After an hour and 20 minutes in Concord, the Russian's plane made a 24-minute hop to Charlotte Douglas International Airport, where it landed at 12:34 pm., according to publicly available flight records obtained by McClatchy.

Around 2 p.m. on Nov. 3, limo driver Anna-Catherine Sendgikoski was waiting for a client at the Charlotte airport's terminal for private jets.

A plane with the letters MKATE caught her attention. It lacked the numbers displayed on most U.S.-registered planes, meaning it was foreign-owned. She took a picture, looked it up and learned the owner was a rich Russian.

About 20 minutes later, she said, a jet with Trump's name emblazoned on the side landed. Sendgikoski took pictures of it, too.

Sendgikoski often posts on Twitter about her dislike of Trump. And that's where she posted her photos on Nov. 3.

"It was just suspect to me, you know," she said, adding that "it just seemed strange" that there was a Russian aircraft near Trump's plane.

Sendgikoski said she watched Trump walk off his plane into a waiting motorcade. She said she didn't see anyone get in or out of the Russian plane, which was about 300 feet from Trump's.

It's about a 40- to 45-minute drive from the Charlotte airport to the Cabarrus Arena and Events Center. Trump arrived there shortly before the rally started, recalled arena General Manager Kenny Robinson. That suggests Trump had little time before the event began.
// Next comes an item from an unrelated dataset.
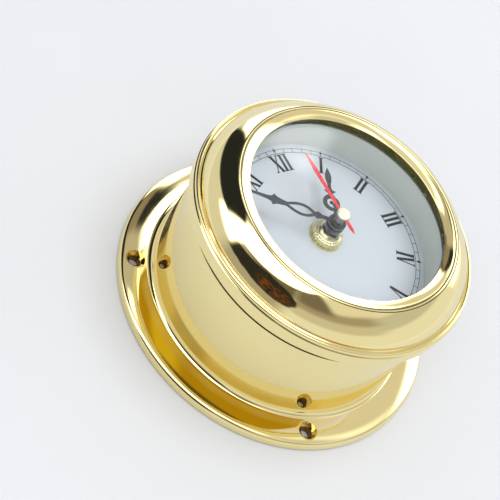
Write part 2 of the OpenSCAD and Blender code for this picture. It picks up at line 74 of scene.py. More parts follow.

No one on the Trump staff had requested the use of a private area. The candidate and his entourage were sequestered behind a space set off with drapes and pipes.

Mike Tallent, chairman of the Cabarrus County Republican Party, attended the rally and remembers that Trump didn't linger before or after the event.

"He came in, he came out, he did his thing and he was gone," Tallent said.

Members of his family, however, lingered in North Carolina for the entire week. Son Eric and his wife, Lara, made appearances in Fayetteville and Raleigh. Daughter Ivanka was in Charlotte on Nov. 2. Donald Trump visited North Carolina more than a dozen times during the campaign season and carried the state over Democrat Hillary Clinton by nearly 4 percentage points.